* **DIRECTIONS**
Starting at the line that has "Model this object" and stopping after the line that has "RIDGE_SPREAD = 1.2", reproduce the listing below exactly; omit everything else.

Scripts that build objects
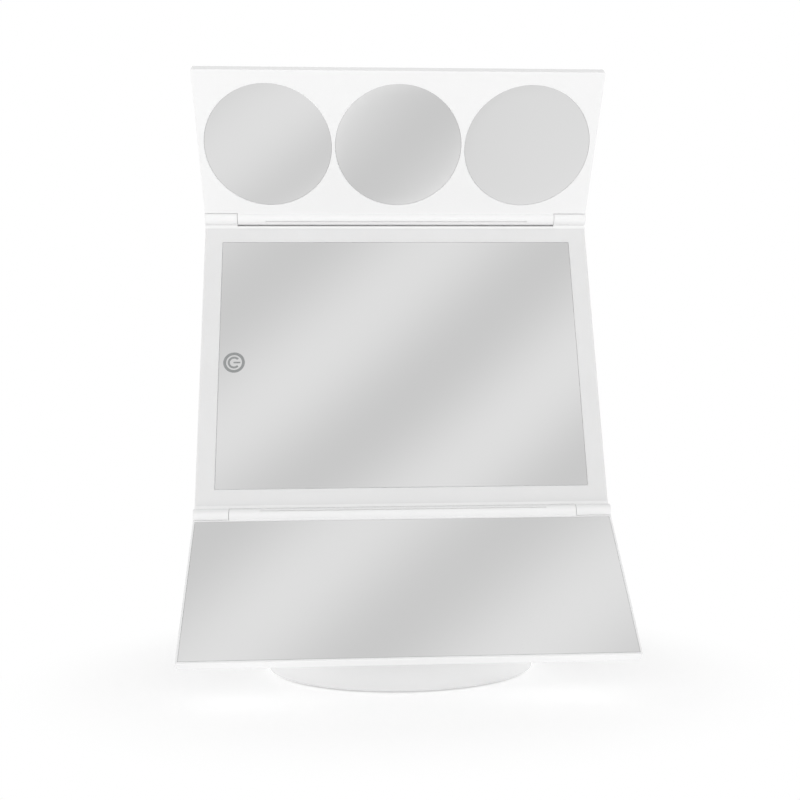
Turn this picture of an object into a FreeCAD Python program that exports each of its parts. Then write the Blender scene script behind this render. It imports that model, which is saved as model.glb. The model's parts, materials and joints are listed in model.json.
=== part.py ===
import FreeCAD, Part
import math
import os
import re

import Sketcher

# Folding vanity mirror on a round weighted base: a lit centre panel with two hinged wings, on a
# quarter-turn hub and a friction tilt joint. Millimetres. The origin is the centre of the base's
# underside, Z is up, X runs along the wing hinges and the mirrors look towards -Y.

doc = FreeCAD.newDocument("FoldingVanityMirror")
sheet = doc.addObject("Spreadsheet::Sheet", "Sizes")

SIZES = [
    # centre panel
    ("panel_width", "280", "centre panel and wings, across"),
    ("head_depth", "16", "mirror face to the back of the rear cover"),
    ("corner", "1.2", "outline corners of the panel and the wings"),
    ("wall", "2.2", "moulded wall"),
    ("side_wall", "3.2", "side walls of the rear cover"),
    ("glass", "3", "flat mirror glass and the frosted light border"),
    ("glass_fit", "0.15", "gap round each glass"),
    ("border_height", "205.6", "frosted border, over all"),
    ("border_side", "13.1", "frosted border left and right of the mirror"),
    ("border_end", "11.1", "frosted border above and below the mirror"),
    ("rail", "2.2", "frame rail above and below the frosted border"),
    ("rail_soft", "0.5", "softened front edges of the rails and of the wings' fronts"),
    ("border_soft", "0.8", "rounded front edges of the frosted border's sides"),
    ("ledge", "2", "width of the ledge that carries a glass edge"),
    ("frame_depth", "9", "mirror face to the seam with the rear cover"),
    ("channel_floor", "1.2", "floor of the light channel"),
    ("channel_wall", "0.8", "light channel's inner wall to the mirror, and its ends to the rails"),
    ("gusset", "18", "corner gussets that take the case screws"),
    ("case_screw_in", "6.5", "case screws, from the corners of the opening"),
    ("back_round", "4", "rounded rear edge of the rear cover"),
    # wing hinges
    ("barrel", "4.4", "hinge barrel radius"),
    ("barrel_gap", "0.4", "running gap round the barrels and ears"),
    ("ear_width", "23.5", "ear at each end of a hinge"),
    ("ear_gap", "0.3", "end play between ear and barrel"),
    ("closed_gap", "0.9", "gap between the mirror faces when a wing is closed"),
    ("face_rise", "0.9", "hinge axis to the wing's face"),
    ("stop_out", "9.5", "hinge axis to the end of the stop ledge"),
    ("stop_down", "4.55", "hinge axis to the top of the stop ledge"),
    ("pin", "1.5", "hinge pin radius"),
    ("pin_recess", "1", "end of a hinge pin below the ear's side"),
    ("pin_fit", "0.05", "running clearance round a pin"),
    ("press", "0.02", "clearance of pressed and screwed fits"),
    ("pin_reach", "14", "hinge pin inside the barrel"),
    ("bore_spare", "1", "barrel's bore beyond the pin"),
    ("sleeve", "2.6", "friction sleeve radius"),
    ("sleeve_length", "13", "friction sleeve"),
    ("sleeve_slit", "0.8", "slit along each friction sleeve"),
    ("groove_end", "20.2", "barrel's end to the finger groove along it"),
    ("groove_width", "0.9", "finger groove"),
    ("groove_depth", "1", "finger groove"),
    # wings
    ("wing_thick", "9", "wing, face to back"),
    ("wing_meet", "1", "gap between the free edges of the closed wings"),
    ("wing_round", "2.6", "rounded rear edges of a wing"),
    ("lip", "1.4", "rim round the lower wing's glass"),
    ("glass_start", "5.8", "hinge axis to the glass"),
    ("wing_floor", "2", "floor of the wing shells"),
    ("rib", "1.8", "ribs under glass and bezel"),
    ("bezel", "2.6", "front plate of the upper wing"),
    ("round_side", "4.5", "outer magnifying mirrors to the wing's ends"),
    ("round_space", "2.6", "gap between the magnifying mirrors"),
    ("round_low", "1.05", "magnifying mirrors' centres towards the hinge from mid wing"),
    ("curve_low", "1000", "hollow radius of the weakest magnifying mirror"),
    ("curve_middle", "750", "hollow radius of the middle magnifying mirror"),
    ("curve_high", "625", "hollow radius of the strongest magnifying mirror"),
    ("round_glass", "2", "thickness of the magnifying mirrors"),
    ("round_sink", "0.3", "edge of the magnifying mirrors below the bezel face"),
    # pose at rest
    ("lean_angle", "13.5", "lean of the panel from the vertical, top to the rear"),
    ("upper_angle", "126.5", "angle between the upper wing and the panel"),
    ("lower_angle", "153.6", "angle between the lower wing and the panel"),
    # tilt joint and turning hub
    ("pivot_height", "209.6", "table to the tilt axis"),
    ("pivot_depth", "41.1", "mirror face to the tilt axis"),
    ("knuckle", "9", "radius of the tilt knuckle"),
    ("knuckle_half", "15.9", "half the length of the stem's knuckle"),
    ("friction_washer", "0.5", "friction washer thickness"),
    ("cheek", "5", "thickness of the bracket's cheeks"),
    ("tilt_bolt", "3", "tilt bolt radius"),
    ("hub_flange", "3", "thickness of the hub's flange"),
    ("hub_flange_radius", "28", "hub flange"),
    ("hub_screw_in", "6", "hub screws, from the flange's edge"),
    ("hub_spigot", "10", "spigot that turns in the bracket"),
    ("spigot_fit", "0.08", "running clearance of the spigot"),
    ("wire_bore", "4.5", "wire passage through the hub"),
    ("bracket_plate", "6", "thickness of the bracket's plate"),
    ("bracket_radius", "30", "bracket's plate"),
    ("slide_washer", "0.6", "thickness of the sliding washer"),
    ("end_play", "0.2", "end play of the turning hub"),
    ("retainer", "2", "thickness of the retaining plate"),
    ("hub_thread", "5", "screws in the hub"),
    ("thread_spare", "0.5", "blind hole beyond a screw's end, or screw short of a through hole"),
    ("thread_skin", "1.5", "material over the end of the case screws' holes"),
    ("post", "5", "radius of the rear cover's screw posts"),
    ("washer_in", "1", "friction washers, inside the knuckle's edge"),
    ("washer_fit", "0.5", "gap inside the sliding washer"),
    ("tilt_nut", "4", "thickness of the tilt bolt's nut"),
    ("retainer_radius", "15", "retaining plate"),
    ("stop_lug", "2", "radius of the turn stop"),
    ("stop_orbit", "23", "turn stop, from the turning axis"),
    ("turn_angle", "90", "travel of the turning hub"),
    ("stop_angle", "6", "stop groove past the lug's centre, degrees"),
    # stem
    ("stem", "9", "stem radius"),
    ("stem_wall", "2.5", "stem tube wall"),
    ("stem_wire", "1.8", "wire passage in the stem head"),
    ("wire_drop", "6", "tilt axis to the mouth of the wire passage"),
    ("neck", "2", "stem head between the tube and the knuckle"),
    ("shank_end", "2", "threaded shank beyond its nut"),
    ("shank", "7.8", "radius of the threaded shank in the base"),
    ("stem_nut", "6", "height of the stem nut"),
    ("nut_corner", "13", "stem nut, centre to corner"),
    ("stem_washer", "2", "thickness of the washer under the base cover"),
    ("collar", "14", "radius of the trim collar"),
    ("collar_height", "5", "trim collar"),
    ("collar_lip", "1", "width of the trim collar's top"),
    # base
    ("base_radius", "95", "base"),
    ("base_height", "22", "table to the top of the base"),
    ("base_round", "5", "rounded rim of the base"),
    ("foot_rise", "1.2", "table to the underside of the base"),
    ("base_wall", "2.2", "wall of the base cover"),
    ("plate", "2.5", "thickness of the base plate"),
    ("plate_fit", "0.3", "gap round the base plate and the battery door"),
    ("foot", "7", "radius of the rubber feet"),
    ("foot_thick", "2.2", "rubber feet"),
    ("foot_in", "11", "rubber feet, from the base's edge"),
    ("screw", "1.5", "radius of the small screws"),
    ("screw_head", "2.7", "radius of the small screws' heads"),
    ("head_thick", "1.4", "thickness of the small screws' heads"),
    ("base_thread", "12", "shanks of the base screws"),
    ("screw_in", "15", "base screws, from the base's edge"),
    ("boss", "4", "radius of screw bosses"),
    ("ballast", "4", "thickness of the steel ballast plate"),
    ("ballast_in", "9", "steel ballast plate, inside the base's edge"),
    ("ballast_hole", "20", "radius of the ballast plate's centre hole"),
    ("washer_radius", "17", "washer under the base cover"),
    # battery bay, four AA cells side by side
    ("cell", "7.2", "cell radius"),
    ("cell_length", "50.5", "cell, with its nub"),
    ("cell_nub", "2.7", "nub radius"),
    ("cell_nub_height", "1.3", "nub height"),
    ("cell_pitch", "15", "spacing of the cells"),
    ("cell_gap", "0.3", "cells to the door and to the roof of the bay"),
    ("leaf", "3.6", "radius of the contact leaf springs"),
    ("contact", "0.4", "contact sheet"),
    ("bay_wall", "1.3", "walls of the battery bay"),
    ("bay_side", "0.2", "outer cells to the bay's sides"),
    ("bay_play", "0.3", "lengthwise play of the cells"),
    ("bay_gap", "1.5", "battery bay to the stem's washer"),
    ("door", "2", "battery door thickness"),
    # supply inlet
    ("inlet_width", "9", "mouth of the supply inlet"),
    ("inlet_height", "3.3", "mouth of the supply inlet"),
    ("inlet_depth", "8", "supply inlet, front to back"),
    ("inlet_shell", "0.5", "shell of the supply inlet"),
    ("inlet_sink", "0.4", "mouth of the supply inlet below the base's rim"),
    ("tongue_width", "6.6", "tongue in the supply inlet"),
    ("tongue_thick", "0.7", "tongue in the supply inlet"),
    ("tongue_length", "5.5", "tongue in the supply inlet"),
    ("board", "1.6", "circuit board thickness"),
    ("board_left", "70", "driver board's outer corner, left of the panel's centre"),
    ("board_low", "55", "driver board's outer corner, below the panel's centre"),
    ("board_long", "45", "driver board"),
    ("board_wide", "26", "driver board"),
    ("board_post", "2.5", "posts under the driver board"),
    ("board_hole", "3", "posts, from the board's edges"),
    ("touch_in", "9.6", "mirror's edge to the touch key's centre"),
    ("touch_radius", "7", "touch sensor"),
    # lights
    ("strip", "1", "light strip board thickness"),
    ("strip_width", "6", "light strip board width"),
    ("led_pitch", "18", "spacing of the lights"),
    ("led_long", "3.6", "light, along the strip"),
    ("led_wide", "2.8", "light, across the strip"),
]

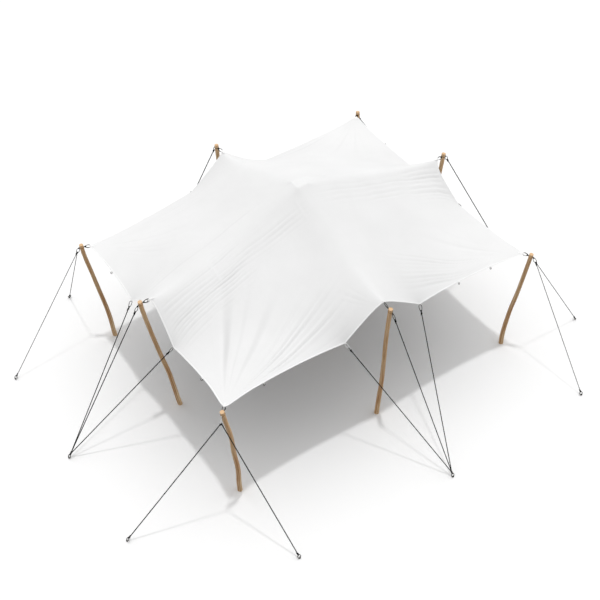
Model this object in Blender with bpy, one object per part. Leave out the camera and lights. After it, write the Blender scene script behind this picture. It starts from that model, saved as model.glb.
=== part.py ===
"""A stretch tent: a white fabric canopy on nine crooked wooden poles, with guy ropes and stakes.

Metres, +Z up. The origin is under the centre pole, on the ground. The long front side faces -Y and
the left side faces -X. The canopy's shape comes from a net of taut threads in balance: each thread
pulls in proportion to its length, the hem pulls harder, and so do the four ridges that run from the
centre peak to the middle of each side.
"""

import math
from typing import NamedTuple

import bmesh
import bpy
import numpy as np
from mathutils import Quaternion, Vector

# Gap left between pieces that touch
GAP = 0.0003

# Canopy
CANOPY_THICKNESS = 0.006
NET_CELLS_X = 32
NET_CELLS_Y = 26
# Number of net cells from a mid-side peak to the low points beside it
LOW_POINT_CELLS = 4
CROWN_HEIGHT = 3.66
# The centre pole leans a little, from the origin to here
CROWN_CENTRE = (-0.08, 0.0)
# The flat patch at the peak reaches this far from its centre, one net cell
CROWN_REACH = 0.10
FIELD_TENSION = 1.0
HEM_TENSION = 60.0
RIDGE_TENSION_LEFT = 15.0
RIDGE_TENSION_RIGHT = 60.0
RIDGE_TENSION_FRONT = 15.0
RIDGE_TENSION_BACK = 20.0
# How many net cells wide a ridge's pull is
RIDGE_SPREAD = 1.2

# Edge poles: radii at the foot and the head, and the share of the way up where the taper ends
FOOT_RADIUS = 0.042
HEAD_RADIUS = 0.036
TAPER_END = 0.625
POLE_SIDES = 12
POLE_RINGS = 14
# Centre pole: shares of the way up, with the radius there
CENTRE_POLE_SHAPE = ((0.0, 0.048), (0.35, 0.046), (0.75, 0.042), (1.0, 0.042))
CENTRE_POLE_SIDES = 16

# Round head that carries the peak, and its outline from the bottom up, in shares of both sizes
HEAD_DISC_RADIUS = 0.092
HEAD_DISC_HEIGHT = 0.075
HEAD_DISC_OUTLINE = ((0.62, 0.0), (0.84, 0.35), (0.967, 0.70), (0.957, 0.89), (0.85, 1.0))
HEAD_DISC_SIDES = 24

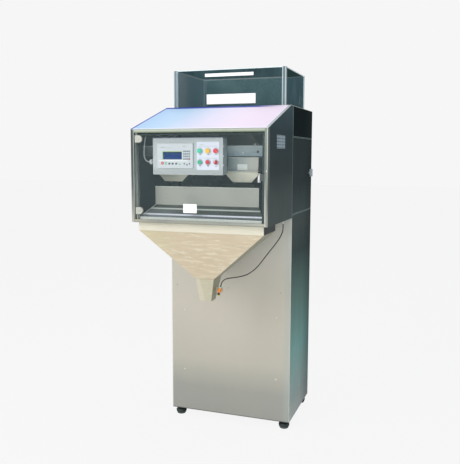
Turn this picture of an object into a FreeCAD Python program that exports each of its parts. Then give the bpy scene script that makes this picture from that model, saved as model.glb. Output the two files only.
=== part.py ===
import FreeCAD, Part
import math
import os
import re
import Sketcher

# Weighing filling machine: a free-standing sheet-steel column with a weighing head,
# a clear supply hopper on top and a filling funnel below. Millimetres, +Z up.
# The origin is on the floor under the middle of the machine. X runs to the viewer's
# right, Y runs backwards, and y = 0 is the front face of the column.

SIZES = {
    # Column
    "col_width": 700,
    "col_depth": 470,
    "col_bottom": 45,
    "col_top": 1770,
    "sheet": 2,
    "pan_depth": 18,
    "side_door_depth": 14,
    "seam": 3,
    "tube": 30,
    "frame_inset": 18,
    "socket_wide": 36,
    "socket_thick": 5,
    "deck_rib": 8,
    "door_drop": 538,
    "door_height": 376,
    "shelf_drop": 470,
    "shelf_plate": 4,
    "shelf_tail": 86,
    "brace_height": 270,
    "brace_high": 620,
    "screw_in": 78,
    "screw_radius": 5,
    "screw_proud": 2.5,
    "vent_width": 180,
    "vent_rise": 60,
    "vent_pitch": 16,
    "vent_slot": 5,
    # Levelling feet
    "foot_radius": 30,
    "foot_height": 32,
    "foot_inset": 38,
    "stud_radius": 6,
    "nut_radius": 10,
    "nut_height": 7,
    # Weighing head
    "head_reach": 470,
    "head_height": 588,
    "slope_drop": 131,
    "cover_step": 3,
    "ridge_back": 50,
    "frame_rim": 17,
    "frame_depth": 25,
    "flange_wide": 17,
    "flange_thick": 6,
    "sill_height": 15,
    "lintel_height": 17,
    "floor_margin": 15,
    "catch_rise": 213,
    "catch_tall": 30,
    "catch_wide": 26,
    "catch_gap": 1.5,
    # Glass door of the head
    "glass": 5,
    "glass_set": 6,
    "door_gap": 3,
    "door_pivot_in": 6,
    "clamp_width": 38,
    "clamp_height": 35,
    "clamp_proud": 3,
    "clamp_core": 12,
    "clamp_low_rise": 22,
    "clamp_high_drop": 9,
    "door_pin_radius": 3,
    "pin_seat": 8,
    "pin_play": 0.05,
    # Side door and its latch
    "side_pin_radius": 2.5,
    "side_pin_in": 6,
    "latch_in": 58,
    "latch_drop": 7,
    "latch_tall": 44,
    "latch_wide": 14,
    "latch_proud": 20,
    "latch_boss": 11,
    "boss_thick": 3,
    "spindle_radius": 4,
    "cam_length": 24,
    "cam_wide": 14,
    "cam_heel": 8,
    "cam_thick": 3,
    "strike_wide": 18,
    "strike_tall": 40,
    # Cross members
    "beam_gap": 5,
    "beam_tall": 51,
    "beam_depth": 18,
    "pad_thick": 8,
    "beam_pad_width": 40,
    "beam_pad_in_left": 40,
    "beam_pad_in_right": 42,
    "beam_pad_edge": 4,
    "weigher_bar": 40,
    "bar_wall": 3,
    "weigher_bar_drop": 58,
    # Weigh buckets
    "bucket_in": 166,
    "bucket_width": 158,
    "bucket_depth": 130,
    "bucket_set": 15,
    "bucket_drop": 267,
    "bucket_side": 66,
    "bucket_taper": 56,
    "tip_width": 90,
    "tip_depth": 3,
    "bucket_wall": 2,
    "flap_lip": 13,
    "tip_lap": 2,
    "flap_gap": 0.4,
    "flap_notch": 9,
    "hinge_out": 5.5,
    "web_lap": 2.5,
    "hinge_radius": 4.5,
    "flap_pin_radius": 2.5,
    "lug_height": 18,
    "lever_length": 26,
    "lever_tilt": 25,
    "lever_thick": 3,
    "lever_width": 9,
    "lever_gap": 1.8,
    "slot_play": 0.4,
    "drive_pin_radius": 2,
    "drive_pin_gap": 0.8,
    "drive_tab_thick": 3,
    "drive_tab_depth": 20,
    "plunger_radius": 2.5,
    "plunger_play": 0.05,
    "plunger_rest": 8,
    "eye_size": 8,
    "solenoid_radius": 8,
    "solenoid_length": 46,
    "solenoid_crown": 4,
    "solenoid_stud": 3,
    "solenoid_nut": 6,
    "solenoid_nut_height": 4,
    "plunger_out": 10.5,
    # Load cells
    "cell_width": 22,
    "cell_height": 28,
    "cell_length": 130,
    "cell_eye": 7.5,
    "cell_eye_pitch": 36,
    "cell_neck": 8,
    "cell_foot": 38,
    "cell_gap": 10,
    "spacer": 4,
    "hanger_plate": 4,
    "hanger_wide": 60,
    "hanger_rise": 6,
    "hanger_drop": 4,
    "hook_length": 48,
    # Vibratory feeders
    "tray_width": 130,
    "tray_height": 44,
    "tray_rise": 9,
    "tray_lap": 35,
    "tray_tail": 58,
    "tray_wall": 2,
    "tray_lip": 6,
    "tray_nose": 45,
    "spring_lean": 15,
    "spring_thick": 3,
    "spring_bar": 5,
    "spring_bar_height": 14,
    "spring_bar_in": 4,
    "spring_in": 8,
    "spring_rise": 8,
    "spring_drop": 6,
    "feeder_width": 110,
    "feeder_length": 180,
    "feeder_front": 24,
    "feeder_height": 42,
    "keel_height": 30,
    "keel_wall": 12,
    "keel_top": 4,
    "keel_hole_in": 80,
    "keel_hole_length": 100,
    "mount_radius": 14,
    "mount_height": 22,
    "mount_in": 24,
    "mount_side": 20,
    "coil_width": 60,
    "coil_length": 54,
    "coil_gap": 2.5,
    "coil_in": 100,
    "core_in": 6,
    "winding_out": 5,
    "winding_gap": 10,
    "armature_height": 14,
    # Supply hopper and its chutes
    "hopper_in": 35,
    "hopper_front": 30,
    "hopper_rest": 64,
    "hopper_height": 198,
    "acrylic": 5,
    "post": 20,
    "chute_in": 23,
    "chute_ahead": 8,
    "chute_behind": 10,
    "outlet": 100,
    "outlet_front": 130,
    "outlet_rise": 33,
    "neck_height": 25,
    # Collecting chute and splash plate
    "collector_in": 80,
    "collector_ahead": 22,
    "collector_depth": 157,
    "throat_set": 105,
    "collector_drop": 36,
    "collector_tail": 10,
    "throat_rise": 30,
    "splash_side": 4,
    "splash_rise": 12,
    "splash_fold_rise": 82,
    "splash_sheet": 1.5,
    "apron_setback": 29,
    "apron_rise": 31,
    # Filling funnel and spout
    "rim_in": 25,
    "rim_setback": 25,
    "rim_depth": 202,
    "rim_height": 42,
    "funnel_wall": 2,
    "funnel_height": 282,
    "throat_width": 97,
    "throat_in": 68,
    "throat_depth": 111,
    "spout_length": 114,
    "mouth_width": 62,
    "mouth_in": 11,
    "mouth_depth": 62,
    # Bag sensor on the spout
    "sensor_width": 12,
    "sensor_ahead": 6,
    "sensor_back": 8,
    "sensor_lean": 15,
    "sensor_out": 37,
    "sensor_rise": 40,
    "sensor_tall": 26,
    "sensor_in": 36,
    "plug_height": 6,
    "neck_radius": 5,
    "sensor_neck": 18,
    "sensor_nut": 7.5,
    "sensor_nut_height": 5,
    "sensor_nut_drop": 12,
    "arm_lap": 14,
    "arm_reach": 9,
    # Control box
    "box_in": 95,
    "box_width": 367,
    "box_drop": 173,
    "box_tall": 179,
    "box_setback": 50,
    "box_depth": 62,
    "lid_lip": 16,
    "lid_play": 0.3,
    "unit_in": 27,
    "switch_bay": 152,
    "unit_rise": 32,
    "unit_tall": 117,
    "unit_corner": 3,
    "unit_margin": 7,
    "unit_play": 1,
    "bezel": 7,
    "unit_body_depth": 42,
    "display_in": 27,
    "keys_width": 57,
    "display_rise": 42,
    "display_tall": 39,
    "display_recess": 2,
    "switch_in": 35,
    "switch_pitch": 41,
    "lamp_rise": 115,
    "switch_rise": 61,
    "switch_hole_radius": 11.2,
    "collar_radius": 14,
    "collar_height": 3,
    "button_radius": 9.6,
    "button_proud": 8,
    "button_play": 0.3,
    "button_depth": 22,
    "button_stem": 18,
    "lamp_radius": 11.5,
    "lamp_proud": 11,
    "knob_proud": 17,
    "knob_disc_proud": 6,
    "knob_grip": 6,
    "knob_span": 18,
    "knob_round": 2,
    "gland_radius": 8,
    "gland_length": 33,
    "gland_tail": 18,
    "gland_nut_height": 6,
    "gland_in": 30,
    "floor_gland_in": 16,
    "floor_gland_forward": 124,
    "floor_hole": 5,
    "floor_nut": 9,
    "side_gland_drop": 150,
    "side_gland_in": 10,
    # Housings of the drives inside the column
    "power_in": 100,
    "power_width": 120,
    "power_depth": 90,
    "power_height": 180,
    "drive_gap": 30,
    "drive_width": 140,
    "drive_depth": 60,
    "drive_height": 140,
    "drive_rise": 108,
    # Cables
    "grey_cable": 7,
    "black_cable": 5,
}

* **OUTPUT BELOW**
Model this object in Blender with bpy, one object per part. Leave out the camera and lights. After it, write the Blender scene script behind this picture. It starts from that model, saved as model.glb.
=== part.py ===
"""A stretch tent: a white fabric canopy on nine crooked wooden poles, with guy ropes and stakes.

Metres, +Z up. The origin is under the centre pole, on the ground. The long front side faces -Y and
the left side faces -X. The canopy's shape comes from a net of taut threads in balance: each thread
pulls in proportion to its length, the hem pulls harder, and so do the four ridges that run from the
centre peak to the middle of each side.
"""

import math
from typing import NamedTuple

import bmesh
import bpy
import numpy as np
from mathutils import Quaternion, Vector

# Gap left between pieces that touch
GAP = 0.0003

# Canopy
CANOPY_THICKNESS = 0.006
NET_CELLS_X = 32
NET_CELLS_Y = 26
# Number of net cells from a mid-side peak to the low points beside it
LOW_POINT_CELLS = 4
CROWN_HEIGHT = 3.66
# The centre pole leans a little, from the origin to here
CROWN_CENTRE = (-0.08, 0.0)
# The flat patch at the peak reaches this far from its centre, one net cell
CROWN_REACH = 0.10
FIELD_TENSION = 1.0
HEM_TENSION = 60.0
RIDGE_TENSION_LEFT = 15.0
RIDGE_TENSION_RIGHT = 60.0
RIDGE_TENSION_FRONT = 15.0
RIDGE_TENSION_BACK = 20.0
# How many net cells wide a ridge's pull is
RIDGE_SPREAD = 1.2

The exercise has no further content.